• **Exercise requirements**
Each line of the material below should be reproduced exactly.

[CAD and scene scripts]
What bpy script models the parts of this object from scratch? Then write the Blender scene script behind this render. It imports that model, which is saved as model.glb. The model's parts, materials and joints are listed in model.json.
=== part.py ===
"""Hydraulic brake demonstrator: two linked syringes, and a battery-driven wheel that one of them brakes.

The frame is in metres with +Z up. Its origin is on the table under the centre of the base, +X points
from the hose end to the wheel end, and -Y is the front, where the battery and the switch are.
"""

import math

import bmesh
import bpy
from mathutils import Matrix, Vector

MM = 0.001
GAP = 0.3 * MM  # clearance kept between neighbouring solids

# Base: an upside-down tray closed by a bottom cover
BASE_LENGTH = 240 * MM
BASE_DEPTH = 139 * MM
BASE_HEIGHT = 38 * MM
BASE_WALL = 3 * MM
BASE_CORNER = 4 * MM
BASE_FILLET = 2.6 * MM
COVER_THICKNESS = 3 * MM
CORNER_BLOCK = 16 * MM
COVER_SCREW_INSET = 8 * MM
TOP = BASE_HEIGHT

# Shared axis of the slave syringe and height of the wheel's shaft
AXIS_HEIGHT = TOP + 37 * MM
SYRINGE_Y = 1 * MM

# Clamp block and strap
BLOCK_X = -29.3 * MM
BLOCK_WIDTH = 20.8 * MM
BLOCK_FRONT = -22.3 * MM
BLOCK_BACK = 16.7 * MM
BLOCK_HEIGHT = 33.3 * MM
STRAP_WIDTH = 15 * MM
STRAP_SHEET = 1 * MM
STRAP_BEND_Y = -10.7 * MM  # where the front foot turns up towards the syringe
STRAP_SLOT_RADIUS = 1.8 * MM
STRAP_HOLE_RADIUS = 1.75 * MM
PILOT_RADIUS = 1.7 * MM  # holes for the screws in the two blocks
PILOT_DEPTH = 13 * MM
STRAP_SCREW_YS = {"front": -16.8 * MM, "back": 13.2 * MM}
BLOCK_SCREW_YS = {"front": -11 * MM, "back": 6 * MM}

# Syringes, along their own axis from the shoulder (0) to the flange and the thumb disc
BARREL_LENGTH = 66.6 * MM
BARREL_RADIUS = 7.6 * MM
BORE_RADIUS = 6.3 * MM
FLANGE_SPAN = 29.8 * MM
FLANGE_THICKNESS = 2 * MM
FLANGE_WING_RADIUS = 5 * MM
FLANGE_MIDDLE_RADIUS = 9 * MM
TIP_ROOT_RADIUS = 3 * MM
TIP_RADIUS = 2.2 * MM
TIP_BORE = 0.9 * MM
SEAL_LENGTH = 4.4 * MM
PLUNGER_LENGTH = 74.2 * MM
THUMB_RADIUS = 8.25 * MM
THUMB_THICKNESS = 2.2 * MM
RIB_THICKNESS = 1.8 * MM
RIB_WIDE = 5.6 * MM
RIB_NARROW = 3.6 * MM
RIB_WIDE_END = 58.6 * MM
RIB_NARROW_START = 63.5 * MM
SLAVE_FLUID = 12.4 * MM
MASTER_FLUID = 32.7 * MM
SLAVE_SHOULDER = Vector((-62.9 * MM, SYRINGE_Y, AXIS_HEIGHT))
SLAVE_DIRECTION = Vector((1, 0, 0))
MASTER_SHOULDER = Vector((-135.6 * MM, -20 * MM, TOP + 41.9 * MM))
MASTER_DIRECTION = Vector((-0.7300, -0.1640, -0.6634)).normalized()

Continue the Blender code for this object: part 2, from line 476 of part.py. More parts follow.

• **Exercise solution**
What bpy script models the parts of this object from scratch? Then write the Blender scene script behind this render. It imports that model, which is saved as model.glb. The model's parts, materials and joints are listed in model.json.
=== part.py ===
"""Hydraulic brake demonstrator: two linked syringes, and a battery-driven wheel that one of them brakes.

The frame is in metres with +Z up. Its origin is on the table under the centre of the base, +X points
from the hose end to the wheel end, and -Y is the front, where the battery and the switch are.
"""

import math

import bmesh
import bpy
from mathutils import Matrix, Vector

MM = 0.001
GAP = 0.3 * MM  # clearance kept between neighbouring solids

# Base: an upside-down tray closed by a bottom cover
BASE_LENGTH = 240 * MM
BASE_DEPTH = 139 * MM
BASE_HEIGHT = 38 * MM
BASE_WALL = 3 * MM
BASE_CORNER = 4 * MM
BASE_FILLET = 2.6 * MM
COVER_THICKNESS = 3 * MM
CORNER_BLOCK = 16 * MM
COVER_SCREW_INSET = 8 * MM
TOP = BASE_HEIGHT

# Shared axis of the slave syringe and height of the wheel's shaft
AXIS_HEIGHT = TOP + 37 * MM
SYRINGE_Y = 1 * MM

# Clamp block and strap
BLOCK_X = -29.3 * MM
BLOCK_WIDTH = 20.8 * MM
BLOCK_FRONT = -22.3 * MM
BLOCK_BACK = 16.7 * MM
BLOCK_HEIGHT = 33.3 * MM
STRAP_WIDTH = 15 * MM
STRAP_SHEET = 1 * MM
STRAP_BEND_Y = -10.7 * MM  # where the front foot turns up towards the syringe
STRAP_SLOT_RADIUS = 1.8 * MM
STRAP_HOLE_RADIUS = 1.75 * MM
PILOT_RADIUS = 1.7 * MM  # holes for the screws in the two blocks
PILOT_DEPTH = 13 * MM
STRAP_SCREW_YS = {"front": -16.8 * MM, "back": 13.2 * MM}
BLOCK_SCREW_YS = {"front": -11 * MM, "back": 6 * MM}

# Syringes, along their own axis from the shoulder (0) to the flange and the thumb disc
BARREL_LENGTH = 66.6 * MM
BARREL_RADIUS = 7.6 * MM
BORE_RADIUS = 6.3 * MM
FLANGE_SPAN = 29.8 * MM
FLANGE_THICKNESS = 2 * MM
FLANGE_WING_RADIUS = 5 * MM
FLANGE_MIDDLE_RADIUS = 9 * MM
TIP_ROOT_RADIUS = 3 * MM
TIP_RADIUS = 2.2 * MM
TIP_BORE = 0.9 * MM
SEAL_LENGTH = 4.4 * MM
PLUNGER_LENGTH = 74.2 * MM
THUMB_RADIUS = 8.25 * MM
THUMB_THICKNESS = 2.2 * MM
RIB_THICKNESS = 1.8 * MM
RIB_WIDE = 5.6 * MM
RIB_NARROW = 3.6 * MM
RIB_WIDE_END = 58.6 * MM
RIB_NARROW_START = 63.5 * MM
SLAVE_FLUID = 12.4 * MM
MASTER_FLUID = 32.7 * MM
SLAVE_SHOULDER = Vector((-62.9 * MM, SYRINGE_Y, AXIS_HEIGHT))
SLAVE_DIRECTION = Vector((1, 0, 0))
MASTER_SHOULDER = Vector((-135.6 * MM, -20 * MM, TOP + 41.9 * MM))
MASTER_DIRECTION = Vector((-0.7300, -0.1640, -0.6634)).normalized()

Continue the Blender code for this object: part 2, from line 476 of part.py. More parts follow.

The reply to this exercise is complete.